Secondly, it can be helpful to recognise the manipulations the apps use on their users. Take for example the tendency for many of the swipe style apps to show more desirable options to users when you’ve gone a length of time without opening or using the app. You can test this yourself quite easily by simply taking a week off from one or more of the swipe apps, then reviewing the types of possible matches you are presented with when you open them again, or by deleting and creating an entirely new profile with a different device and/or phone number and email address.

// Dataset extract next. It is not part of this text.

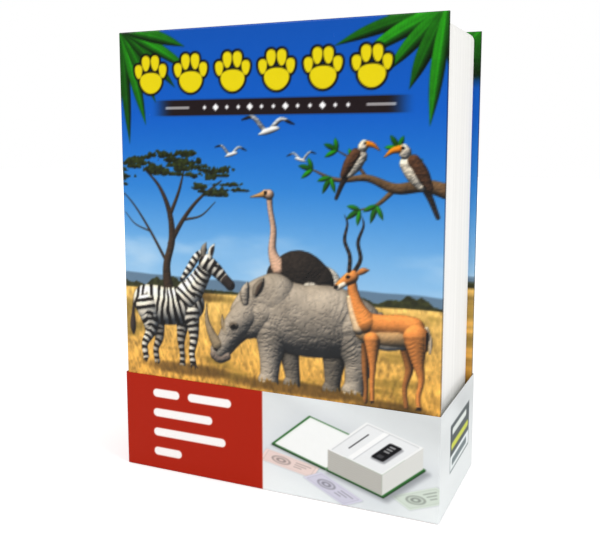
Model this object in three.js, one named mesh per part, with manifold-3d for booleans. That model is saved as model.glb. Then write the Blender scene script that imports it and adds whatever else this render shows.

Finally, if you find yourself swiping away without any real conscious reason to do so, consider taking a break instead. If necessary, seek professional help from a mental health specialist, or trying completely different approaches to dating (such as offline!)

Some closing thoughts

For me at least, dating apps are sort of like the unexpected offspring of social networks coupled with online gambling, and while they reflect the unpleasant qualities of both, they also fulfill the needs of a huge number of people. To some, that might represent a necessary evil, especially when taking into account the often negative experiences people have when using them. Whatever they may represent, they’re clearly not going to go away and the real future differentiator will likely involve ways of limiting these negative experiences to avoid user attrition, potentially by using AI systems to monitor conversations and interactions as an additional data point for matching people up or removing them from the platform.

For now at least, the dating game can be played with these apps and many people are still giving it a try, but it requires resilience and awareness, lest the apps end up playing you instead!